Testing for dents and structural soundness in buried sections of the pipeline, called caliper tool runs, turned up 50 anomalies that “needed to be excavated for further analysis or remediation,” the paper reported June 3. Another test that applies an electric current to the steel pipe that’s then measured from the ground found “80 excavations needed to be completed to either validate the data or remediate the coating” on the pipeline. 

The findings add additional context to debates about the pipeline’s safety, which opponents continue to challenge. Developers are preparing to start pumping pressurized natural gas through the pipeline in “the coming days or weeks,” the paper wrote. 

Charlottesville police oversight board: Revised guidance on sharing records inadequate

City officials released new guidelines for the Charlottesville Police Civilian Oversight Board to request and access police records, but the board said the new guidance isn’t up to snuff. 

The board has not had access to police records since October of last year, according to Charlottesville Tomorrow, which impeded its work to make information about officers’ actions more accessible to the public and investigate police misconduct. 

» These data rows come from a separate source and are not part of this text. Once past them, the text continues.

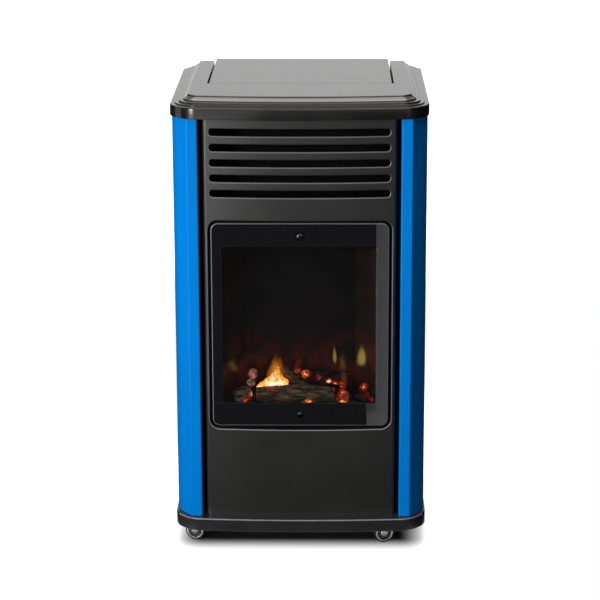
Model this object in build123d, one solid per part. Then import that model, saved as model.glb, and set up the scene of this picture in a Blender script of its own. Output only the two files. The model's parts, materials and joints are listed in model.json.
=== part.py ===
from build123d import *
from build123d.topology import SkipClean
import os
from math import sin, sqrt

# Portable gas cabinet heater, millimetres. X to the right, Y to the back, Z up.
# The origin is on the floor under the middle of the cabinet, and the window faces -Y.

# ---- lid, seen from above as a rectangle with cut corners and a bowed front
lid_width = 420.0
lid_depth = 425.0
lid_front_cut = 28.0
lid_back_cut = 20.0
lid_front_corner_radius = 40.0
lid_corner_taper = 0.85     # how much this radius falls for each millimetre drawn in
lid_back_corner_radius = 6.0
front_bow = 12.0            # how far the front stands out between its corners
rim_height = 17.0
rim_wall = 3.0
moulding_side = 30.0        # width of the stepped moulding at each side
moulding_front = 36.0
moulding_back = 25.0
tread_shares = (0.27, 0.52)  # where the moulding's two steps end, as shares of its width
tread_rise = 3.0
cove_start_share = 0.76
cove_rise = 5.8
plate_edge = 4.2
plate_thickness = 3.0
edge_round = 1.2

# ---- cabinet
cabinet_height = 681.0      # from the base deck to the lid's lower edge
sheet = 1.2
side_reveal = 1.5           # how far the lid stands out past the side panels
side_setback = 29.8         # from the lid's front to the side panels' front return
side_cut_width = 25.5
side_cut_depth = 33.0
side_corner_radius = 48.0
side_return_width = 18.0
side_back_setback = 8.5
side_back_flange = 48.0
side_back_radius = 12.0
hem_radius = 2.0

# ---- front panel and its louvre slots
panel_gap = 7.5             # dark groove between a side panel and the front panel
panel_setback = 29.5        # from the lid's front to the panel's middle
panel_flange = 22.7         # depth from the panel's middle to the end of its side flanges
slot_count = 5
slot_margin = 10.5          # from the panel's side to a slot's end
slot_height = 11.8
slot_pitch = 25.3
first_slot_drop = 26.0      # from the lid's lower edge to the first slot's middle
slot_lip = 3.0
slot_corner = 5.5

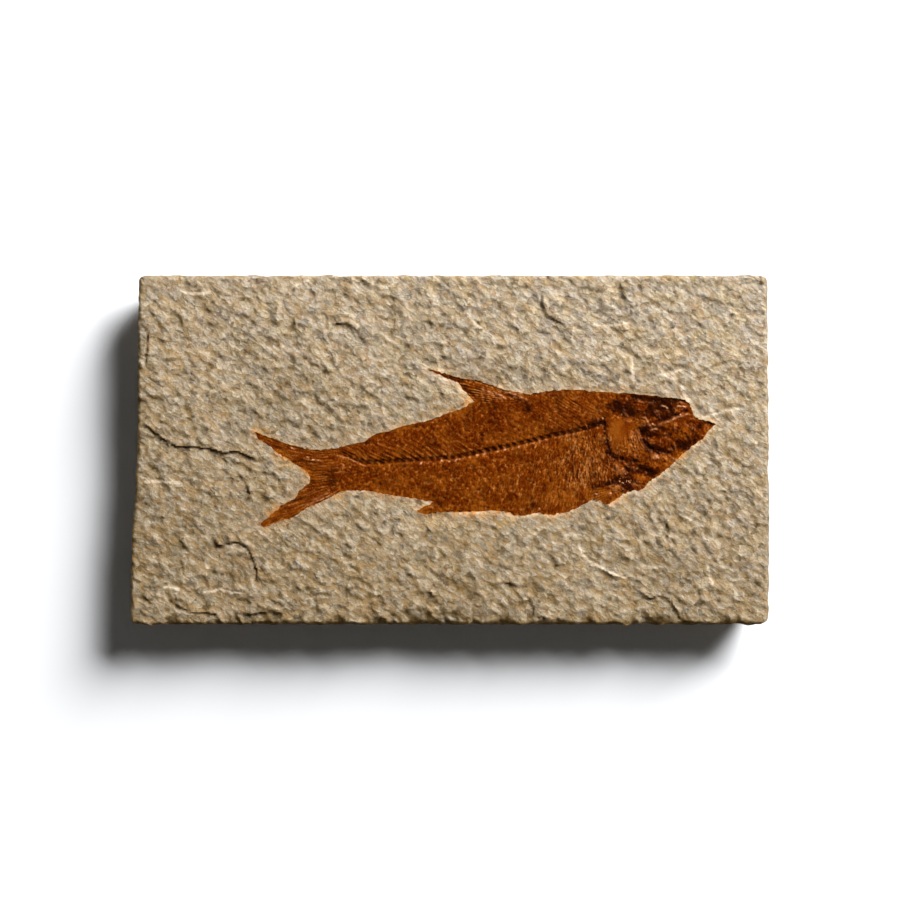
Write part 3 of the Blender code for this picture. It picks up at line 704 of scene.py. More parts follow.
Wire.tree.links.new(tint.socket, stone_shader.inputs["Base Color"])
stone_shader.inputs["Roughness"].default_value = 0.92
stone_shader.inputs["Specular IOR Level"].default_value = 0.15
bump_into(stone_shader, grit * 0.4 + coarse * 0.74 + fine * 0.6, 1.0, MM)
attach(slab, "root")
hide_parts("limestone_slab")

# The fish is one thin brown film of mineralised bone, fin rays and scales, pressed flat in the
# stone. It keeps the groove of the backbone with its vertebrae, the bones that lean back from
# it, the ribs, the rays of the fins and the cracked bones of the head.
FISH_CELL = 0.135
FISH_BASE = 8.7
FILM_RISE = 0.26
FILM_SLOPE = 3.2
FILM_CREASE = 50.0
FAR = 60.0

# Distance from one vertebra to the next, and the line of the backbone. It runs on past both ends
# so that the grain of the film does too.
PITCH = 1.56
BACKBONE = [(-46.0, -2.0), (-23.1, -1.4), (-20.9, -2.3), (-18.0, -3.0), (-14.3, -2.9), (-11.0, -2.6),
            (-6.6, -2.4), (-2.2, -2.1), (1.1, -1.8), (4.4, -1.2), (7.7, -0.4), (11.0, 0.2),
            (14.3, 0.9), (17.6, 1.7), (20.9, 2.5), (24.2, 3.3), (27.5, 4.0), (30.8, 4.7),
            (33.0, 5.4), (60.0, 12.0)]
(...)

Police Chief Michael Kochis “ordered the department to cut the PCOB’s access to department records, despite the city ordinance saying that the Board ‘shall be provided full access’ to all police records relevant to its investigations,” the news outlet reported. 

Kochis’ took that action “after learning that there were not written guidelines for the information sharing between the police and the board,” according to the board’s chair Bill Mendez. The department drafted guidelines in November but the board felt they allowed police too much authority to withhold records, among other issues. The board’s executive director then made recommendations to the document to alleviate that concern.

Mendez told Charlottesville Tomorrow that the revamped guidelines signed by City Manager Sam Sanders on May 31 don’t include those recommendations and that it “has only minor changes compared to its fall predecessor.”

The board and police department can contest the new guidelines before the City Council, Mendez said. Since the board’s founding in 2021, it has reviewed one case — which included allegations of excessive police force and biased policing practices — before losing access to the police records in 2023.